The number of splits in the trees as known as the depth of the trees (d). Often algorithm works well d=1, however, it can be greater than 1 but always less than 10.

Subsampling

It specifies the fraction of training instances that are used for the training of each tree. If subsample = 0.20, then 20% of training instances selected randomly are used for training.

Advantages:

Flexibility

Gradient Boosting can support various loss functions and provides a number of hyperparameters tuning options which it makes it very flexible

No Data-preprocessing

It works great with numerical as well as categorical features as it is.

Handles missing data

No data imputation is required

Disadvantages:

1. Over fitting

It minimizes all errors, hence prone to over-fitting.
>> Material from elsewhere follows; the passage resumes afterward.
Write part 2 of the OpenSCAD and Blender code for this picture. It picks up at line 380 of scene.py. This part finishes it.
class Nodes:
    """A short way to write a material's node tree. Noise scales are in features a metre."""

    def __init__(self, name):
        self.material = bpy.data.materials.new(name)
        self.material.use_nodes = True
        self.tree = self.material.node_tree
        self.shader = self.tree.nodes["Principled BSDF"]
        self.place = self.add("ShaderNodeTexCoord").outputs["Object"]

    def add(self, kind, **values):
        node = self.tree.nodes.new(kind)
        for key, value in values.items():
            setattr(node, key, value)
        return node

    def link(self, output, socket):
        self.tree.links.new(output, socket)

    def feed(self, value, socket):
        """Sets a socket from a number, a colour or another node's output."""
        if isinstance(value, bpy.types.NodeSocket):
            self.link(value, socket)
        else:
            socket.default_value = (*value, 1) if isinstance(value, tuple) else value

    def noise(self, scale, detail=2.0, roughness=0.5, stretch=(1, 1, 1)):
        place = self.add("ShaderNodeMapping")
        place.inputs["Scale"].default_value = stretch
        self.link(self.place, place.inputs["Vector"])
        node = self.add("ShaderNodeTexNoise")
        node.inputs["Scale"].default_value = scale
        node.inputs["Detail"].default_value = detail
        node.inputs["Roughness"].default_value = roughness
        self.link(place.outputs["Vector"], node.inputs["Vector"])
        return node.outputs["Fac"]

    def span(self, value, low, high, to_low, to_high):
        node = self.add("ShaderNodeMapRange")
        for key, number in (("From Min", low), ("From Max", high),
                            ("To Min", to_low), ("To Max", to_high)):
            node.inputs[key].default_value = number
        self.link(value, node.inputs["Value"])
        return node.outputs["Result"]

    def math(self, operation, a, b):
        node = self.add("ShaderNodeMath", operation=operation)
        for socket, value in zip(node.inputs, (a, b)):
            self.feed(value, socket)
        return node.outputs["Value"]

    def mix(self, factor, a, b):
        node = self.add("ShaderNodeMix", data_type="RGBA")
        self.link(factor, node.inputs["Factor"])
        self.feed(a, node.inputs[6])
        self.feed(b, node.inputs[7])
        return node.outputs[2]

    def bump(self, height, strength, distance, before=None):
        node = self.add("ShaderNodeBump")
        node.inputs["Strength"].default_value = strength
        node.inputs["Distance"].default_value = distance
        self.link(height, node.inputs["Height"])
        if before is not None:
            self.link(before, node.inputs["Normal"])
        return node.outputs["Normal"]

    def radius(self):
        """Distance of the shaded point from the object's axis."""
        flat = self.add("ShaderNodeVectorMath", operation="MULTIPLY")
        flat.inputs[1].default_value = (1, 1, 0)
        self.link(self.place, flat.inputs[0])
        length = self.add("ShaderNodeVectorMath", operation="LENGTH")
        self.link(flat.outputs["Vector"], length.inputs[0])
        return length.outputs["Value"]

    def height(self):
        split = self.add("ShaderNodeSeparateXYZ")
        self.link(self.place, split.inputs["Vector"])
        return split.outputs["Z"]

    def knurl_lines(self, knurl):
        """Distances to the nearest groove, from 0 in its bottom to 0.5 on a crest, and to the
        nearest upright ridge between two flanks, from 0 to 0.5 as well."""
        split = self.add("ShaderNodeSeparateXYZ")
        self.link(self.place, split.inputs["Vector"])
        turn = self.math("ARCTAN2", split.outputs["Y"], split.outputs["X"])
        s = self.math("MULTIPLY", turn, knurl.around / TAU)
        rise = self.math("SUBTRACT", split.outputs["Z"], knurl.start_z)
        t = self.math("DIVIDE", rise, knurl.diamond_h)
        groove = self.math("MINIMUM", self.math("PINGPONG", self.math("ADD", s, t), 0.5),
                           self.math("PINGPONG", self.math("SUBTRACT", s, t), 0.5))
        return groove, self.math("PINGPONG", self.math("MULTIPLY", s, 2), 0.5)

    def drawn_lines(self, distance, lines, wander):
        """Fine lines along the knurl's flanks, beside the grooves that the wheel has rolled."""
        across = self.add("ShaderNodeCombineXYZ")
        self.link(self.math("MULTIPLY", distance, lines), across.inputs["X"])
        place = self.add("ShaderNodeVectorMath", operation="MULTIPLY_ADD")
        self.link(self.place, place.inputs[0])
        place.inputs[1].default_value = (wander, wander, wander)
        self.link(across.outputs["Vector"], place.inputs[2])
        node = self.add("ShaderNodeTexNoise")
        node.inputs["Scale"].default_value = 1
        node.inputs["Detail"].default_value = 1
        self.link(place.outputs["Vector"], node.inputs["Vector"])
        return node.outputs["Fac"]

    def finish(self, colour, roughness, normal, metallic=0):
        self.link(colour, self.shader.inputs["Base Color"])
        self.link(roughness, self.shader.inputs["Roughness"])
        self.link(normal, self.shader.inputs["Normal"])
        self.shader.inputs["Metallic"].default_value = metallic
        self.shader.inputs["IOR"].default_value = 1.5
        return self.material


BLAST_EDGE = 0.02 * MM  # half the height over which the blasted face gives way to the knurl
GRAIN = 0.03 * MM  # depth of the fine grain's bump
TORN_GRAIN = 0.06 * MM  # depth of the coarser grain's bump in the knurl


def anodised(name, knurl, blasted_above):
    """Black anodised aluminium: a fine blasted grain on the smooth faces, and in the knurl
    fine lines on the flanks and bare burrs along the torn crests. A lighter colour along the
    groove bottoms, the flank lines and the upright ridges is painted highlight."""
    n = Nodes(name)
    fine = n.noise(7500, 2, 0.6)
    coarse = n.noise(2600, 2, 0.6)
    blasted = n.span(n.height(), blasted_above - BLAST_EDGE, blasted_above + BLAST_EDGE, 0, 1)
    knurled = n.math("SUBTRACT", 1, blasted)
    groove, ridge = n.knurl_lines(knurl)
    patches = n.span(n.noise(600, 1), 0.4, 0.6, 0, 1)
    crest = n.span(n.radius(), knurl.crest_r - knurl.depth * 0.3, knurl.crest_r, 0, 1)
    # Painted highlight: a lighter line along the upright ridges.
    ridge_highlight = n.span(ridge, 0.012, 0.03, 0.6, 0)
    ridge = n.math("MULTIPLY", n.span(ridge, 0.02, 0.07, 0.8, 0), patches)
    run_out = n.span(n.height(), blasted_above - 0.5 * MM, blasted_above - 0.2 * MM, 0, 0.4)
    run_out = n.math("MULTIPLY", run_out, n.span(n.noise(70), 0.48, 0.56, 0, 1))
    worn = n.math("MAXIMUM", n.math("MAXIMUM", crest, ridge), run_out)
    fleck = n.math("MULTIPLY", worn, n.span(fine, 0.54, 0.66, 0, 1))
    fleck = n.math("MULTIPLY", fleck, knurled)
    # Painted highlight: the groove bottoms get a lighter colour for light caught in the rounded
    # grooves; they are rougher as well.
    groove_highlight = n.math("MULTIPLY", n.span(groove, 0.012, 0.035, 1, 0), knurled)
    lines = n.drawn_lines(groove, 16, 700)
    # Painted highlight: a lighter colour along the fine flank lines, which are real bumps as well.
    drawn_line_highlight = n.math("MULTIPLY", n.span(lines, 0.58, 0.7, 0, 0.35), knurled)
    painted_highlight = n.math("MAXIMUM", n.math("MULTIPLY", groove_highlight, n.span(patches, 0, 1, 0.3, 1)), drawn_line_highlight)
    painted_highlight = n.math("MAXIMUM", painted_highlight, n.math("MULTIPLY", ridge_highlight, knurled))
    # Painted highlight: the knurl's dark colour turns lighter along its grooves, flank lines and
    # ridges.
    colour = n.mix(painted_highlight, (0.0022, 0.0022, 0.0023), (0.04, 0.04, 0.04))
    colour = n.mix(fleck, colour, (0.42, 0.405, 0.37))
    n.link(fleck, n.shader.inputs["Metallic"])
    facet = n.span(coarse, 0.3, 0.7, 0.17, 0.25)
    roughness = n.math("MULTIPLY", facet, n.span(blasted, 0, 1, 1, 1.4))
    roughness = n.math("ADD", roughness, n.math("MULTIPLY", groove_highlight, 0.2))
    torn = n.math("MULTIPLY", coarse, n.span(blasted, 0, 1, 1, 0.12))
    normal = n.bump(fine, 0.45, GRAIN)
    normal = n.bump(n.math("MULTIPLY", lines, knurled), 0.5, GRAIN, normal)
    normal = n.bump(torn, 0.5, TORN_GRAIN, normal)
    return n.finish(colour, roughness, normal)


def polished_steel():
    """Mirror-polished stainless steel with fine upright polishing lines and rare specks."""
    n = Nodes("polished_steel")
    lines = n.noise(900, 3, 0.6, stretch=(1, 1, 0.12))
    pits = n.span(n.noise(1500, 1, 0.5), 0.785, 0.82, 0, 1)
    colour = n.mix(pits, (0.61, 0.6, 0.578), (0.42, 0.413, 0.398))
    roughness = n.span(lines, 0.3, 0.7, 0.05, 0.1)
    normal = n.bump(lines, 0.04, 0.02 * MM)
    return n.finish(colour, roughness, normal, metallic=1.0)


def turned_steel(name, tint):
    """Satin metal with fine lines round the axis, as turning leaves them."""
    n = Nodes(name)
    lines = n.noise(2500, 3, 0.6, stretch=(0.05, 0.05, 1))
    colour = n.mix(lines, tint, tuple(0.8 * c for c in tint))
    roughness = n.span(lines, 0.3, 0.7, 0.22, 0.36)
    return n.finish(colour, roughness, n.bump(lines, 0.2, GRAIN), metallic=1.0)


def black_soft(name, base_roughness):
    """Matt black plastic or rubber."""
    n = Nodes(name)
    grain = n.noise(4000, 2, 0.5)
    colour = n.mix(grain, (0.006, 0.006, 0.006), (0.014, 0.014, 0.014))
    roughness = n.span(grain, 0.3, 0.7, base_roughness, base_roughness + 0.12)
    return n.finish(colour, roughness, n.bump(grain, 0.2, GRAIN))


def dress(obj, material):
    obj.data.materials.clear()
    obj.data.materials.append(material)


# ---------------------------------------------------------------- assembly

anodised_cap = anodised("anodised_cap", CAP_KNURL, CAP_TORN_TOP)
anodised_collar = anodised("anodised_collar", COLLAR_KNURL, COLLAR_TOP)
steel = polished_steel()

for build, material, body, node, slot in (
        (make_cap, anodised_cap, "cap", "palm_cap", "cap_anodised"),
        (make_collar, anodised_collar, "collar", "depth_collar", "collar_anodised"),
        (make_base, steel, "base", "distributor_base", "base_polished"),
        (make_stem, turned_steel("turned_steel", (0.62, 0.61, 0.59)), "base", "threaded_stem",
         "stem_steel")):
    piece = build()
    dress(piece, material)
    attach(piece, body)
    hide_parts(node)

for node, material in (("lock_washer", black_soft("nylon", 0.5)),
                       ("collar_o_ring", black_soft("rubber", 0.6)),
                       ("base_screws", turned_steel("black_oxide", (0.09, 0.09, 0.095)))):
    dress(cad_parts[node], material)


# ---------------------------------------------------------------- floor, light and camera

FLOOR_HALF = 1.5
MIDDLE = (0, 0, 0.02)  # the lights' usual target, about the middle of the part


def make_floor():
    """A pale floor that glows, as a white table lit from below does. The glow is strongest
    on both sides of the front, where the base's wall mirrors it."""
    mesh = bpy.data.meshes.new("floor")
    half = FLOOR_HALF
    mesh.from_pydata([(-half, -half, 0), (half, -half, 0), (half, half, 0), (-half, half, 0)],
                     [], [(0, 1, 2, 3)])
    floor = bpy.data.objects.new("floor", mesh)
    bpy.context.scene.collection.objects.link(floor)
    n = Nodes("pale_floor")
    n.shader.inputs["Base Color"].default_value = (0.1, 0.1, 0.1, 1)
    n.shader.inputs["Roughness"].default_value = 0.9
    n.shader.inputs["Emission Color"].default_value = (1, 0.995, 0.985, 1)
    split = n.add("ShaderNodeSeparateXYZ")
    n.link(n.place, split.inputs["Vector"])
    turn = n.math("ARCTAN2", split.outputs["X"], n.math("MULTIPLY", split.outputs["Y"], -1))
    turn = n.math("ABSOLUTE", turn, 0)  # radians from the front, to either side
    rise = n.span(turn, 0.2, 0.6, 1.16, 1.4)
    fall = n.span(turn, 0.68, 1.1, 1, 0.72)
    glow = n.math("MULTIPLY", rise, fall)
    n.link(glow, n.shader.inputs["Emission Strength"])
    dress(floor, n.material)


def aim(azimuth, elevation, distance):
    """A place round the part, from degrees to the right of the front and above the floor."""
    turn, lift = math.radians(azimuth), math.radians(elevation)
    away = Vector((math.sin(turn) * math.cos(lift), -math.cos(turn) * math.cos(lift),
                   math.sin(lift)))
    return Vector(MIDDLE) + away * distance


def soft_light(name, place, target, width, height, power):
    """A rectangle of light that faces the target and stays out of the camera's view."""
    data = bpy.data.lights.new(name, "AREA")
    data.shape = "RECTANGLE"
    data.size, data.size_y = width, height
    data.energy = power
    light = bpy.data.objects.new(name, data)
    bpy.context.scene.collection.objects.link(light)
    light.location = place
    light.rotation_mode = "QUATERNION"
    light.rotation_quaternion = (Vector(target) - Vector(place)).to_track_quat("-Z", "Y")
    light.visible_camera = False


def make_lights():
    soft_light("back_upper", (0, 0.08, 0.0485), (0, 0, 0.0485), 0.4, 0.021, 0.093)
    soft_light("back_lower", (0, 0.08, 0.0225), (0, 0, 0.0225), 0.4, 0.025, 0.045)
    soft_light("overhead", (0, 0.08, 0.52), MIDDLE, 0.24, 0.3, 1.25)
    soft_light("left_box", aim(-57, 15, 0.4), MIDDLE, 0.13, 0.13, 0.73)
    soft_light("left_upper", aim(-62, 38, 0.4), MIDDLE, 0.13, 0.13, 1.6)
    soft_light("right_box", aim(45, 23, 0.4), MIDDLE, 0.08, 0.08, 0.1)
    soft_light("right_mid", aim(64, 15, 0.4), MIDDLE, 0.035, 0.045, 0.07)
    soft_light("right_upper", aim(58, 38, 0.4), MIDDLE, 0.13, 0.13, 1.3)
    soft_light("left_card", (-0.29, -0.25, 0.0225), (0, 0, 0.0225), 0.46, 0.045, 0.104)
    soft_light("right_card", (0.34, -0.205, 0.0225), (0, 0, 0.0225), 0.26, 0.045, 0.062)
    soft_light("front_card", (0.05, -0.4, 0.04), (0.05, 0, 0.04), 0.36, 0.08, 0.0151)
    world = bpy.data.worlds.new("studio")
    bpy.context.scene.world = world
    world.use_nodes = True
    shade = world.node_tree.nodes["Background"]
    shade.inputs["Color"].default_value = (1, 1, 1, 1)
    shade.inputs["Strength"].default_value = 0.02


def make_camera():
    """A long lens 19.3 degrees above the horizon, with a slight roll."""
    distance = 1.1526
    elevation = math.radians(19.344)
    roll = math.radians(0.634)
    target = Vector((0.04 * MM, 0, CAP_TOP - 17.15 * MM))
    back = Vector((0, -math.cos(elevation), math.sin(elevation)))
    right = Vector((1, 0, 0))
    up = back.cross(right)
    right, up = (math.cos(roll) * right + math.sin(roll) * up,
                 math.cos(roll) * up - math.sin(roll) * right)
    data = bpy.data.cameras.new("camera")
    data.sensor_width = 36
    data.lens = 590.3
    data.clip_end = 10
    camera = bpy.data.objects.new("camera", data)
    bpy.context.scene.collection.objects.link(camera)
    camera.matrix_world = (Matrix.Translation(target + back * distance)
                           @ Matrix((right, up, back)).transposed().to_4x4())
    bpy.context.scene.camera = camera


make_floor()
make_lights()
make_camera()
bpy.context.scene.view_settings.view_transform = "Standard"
One must use cross- validation to neutralize

2.Computationally Expensive

This technique often requires many trees; hence it can be time and memory exhaustive

Conclusion

Gradient Boosting is one of the most powerful ensemble algorithms that is most appropriate for both regression and classification tasks. However, they are prone to overfitting but various methods discussed above can be employed for dealing with overfitting.

They are more computationally demanding than other machine learning algorithms, but a successful data scientist or a machine learning engineer essentially should know the working of a gradient boosting algorithm.